I believe what the research describes: that with over 200 or so discrete psychological theories, techniques and perspectives on human change that currently exist, what lies at the center of all of their effectiveness is the relationship between the clinician and the patient. The trusted, caring space between us that I work to sustain.

That is why I have told my clients about my hip surgery. My leg issue is not secret; most of them have noticed my limp. Nearly all of them have wished me well. For me, the old model of a clinically distant, intensely private therapist is less than helpful. As I see it, without trusting me to be human and real, how can my clients be real and human with me?

What Every Wife Ought to Know about Marriage Conflict

If I had the opportunity to share one essential marital tool with every wife in America, I know exactly what I would say:

Learn to bring up difficult topics with your partner in a calm, quiet and focused voice.

Marital researcher Dr. John Gottman has studied tens of thousands of marital conversations over 30 + years. He has found that there are 4 distinct communication habits that are poison to happy relationships. He calls them the “Four Horsemen,” like the biblical horsemen that bring in the end of times in the book of Revelation.

He has learned that men have a faster body response of adrenaline (increased heart rate, blood flow to the extremities, tunnel focus of attention) than most women to partner conflict. That means that when many women are just getting into the meat of their problem, their partner has become ready to run, fight and defend. It makes it very hard for men to stay focused and listen calmly without enormous effort.

If every woman could develop the personal skill of bringing up difficult discussions with their partner in a calmer way, their male partner is less apt to “flood,” focus and defend. And the conversation is more likely to be productive and problem-solving.

It’s a skill we practice in therapy all the time. Are you able to bring difficult topics up to your partner in a calm, cooperative way? If not, you may want to start working on this skill.

What is it that I wish I could tell every husband in America? Well, that’s for next time.

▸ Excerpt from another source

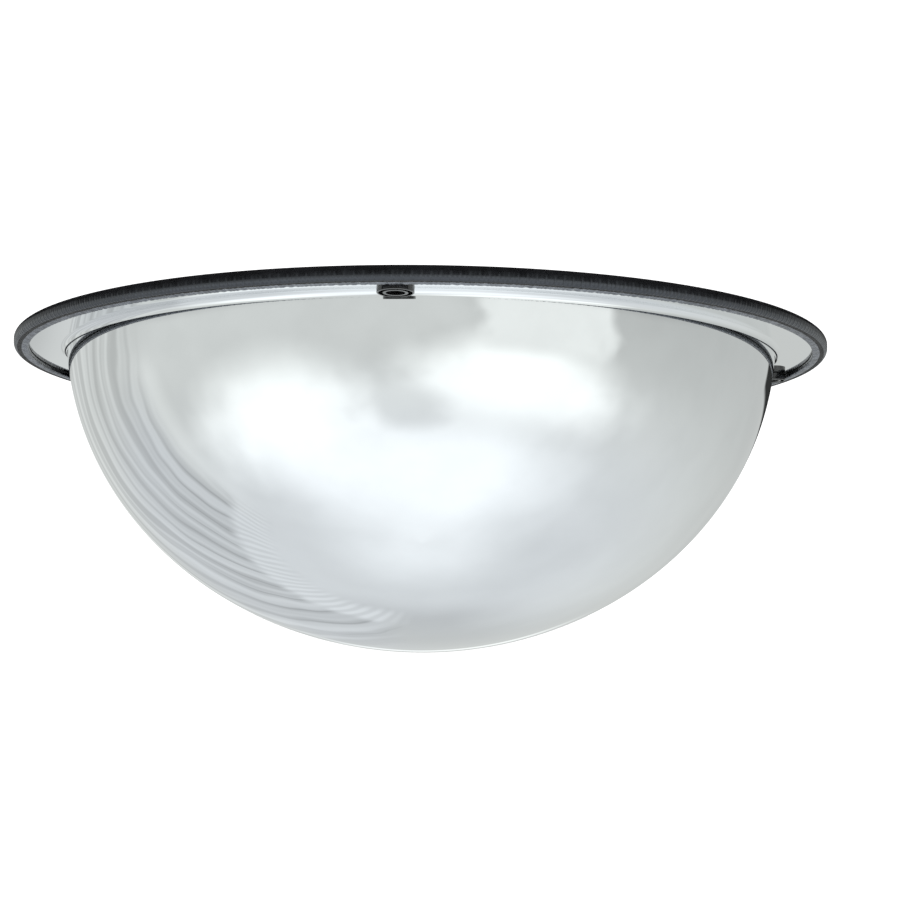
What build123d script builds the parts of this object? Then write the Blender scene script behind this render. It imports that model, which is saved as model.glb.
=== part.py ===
"""Full-dome convex security mirror for a ceiling, in millimetres.

Frame: +Z is up. The origin is the centre of the ceiling plane that the mirror
hangs against, so the whole mirror is at or below z = 0.

A hemispherical acrylic dome with a flat flange hangs below the ceiling. A
rounded channel trim with a steel core clips over the flange's cut edge. Four
screw cups go through holes in the flange. Behind each one, a nut holds it and
keeps the flange clear of the ceiling. One pair of cups is on the Y axis. The
other pair is side by side, a little behind the X axis.
"""

import os
from math import cos, pi, radians, sin

from build123d import *

# Edge trim: a channel section that closes on the flange's cut edge.
OUTER_DIAMETER = 660.0
TRIM_WIDTH = 11.2
TRIM_HEIGHT = 10.6
TRIM_OUTER_CORNER = 3.9
TRIM_LEG_CORNER = 0.8
OUTER_FLATS = 5
LEG_FLATS = 2
TRIM_BUTT_GAP = 0.3

# Steel core moulded into the trim.
CORE_THICKNESS = 0.9
CORE_COVER = 1.0
CORE_LEG_SETBACK = 2.0
CORE_FOLD = 1.7

# Soft lining that grips the flange inside the channel.
LINING_THICKNESS = 0.7
LINING_SETBACK = 0.6

# Acrylic shell: a truncated half-ellipsoid below a flat flange.
SHELL_THICKNESS = 3.0
FLANGE_DIAMETER = 652.0
FLANGE_FACE_DEPTH = 6.5
DOME_SEMI_WIDTH = 291.6
DOME_DEPTH = 246.8
DOME_CENTRE_HEIGHT = 13.0
THROAT_FILLET = 5.0

# Four screw stations: a pair on the Y axis, and a pair at the two sides.
FORE_AFT_SPACING = 614.0
SIDE_SPACING = 608.0
SIDE_SETBACK = 40.0
FLANGE_HOLE_DIAMETER = 10.0

# Screw cup: skirt, annular groove, well for the screw head, hollow stem.
CUP_DIAMETER = 23.2
CUP_HEIGHT = 5.4
CUP_RIM_WALL = 1.1
CUP_GROOVE_DEPTH = 3.8
CUP_EDGE_ROUND = 0.4
WELL_DIAMETER = 12.0
WELL_WALL = 1.8
WELL_DEPTH = 4.0
STEM_DIAMETER = 9.6
SCREW_BORE_DIAMETER = 5.2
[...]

On the brink of a PTSD breakthrough

Today I was talking with two different clients about the research done at the VA in Minneapolis in veterans experiencing PTSD – finding in brain scans that traumatic memory seems to “reside” in the right hemisphere of the brain, right above the ear. So happy to have located a story on this research, and want to pin it here 🙂  On the brink of a PTSD breakthrough
Thanks to Dr. Apostolos Georgopoulos for his continuing research!

In The Therapist’s Office (now)

Every so often patterns seem to emerge from the diverse clients I see. Here’s what I’m noticing now:

1. Couples in my area are coming to counseling at higher distress levels. In our initial conversations, they easily say their problems go back years, not months. This often translates into one or both of the couple completely emotionally “finished,” and only coming to counseling out of a sense of obligation or the expectation that the divorce process in their county will expect some kind of counseling to occur.

Very often, men in these marriages are slow to agree to get counseling help. They may view the marriage differently, or be reluctant to reach out for support. When the wife begins to seriously talk about separation, the husband wakes up and says he’s ready and will often make the initial phone calls to therapists.

2. Couples have less confidence in counseling. Perhaps it comes from more choices for treatment (online, email therapy, coaching, prescription drugs) or a growing reluctance on many people’s part to give permanent change the time and energy it requires. I wonder if more people are willing to try therapy but quit when it gets hard to schedule or invest in, or if more people are choosing therapists by price alone. Many people will start therapy with less experienced counselors, but stop attending when the process gets bogged down.

Each of these issues makes helping couples heal and grow a true challenge. Therapy works best when there is less damage to heal, and works best when everyone is ready to invest themselves. Sometimes these factors don’t happen between partners at the same time.